Avec Lisette, il y a beaucoup de liberté dans le langage. Les maîtres sont dans un registre soutenu, beaucoup plus droit, vertical. Alain Françon, le metteur en scène, nous a dit que le langage des valets c’est comme de l’eau des ruisseaux : ça peut s’engouffrer partout. Cela permet d’être dans un imaginaire très ouvert.
Les textes de Marivaux sont dans une langue très écrite. Comment s’est passé le travail sur la langue ? Est-ce une langue et un texte facile à s’approprier ?
On a beaucoup travaillé sur la ponctuation qui est très particulière et sur le rythme de la langue. Il y a beaucoup de points virgule par exemple. Ou cinq points de suspension au lieu de trois. Cela demande beaucoup d’attention mais c’est passionnant car cela modifie quelques fois complètement notre approche d’une scène et notre interprétation. Alain Françon nous a essentiellement dirigé sur cela. Pas du tout sur des questions de psychologies des personnages.

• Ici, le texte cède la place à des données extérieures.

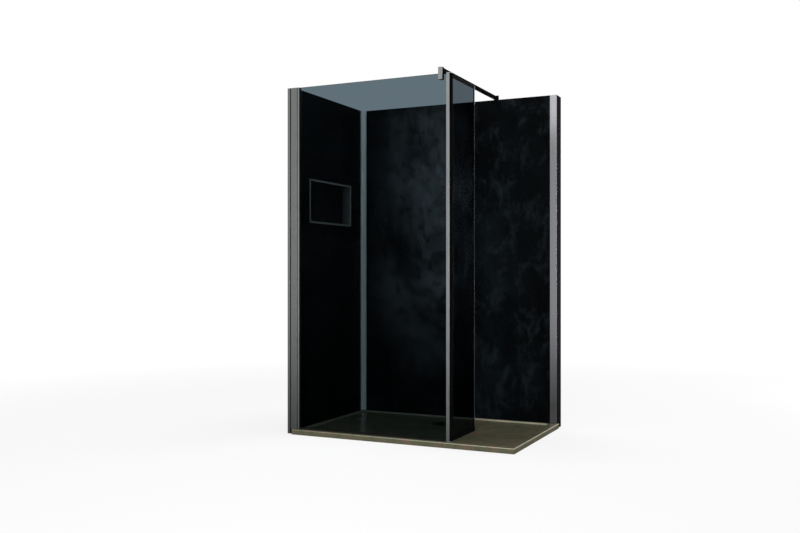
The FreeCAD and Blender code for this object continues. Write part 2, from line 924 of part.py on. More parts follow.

Le travail était totalement concentré sur le texte et sa forme, comme une partition de musique.
Comment concevez-vous le personnage de Lubin, qui d’un côté paraît léger et d’un autre côté manipulateur envers les deux maîtres ? Que pensez-vous de la relation qui unit Lubin et son maître ? D’un côté il souhaite lui faire plaisir et se montre empathique ; mais de l’autre il est détaché. Agit-il pour servir ses intérêts, ceux de son maître, les deux ? Est-ce l’intérêt qui domine où y a-t-il de la place pour des liens affectifs ?
Par rapport à son maître, il y a l’obligation sociale : il fait ce qui convient au maître.
J’ai du mal à y voir beaucoup d’affect et, effectivement, il semble presque détaché, voire moqueur envers le chevalier à certains moments. Leur relation est beaucoup moins précise et exprimée que celle de Lisette et la Marquise.
Par ailleurs je pense que Lubin est dans la surprise de l’amour vis-à-vis de Lisette, c’est cela qui prime, qui bouleverse tout et le fait agir. Il y a peut être de la manipulation mais il y a aussi de la naïveté. Le texte reste ambigu sur cela. Je crois que tout se mêle et ce mystère est beau je trouve.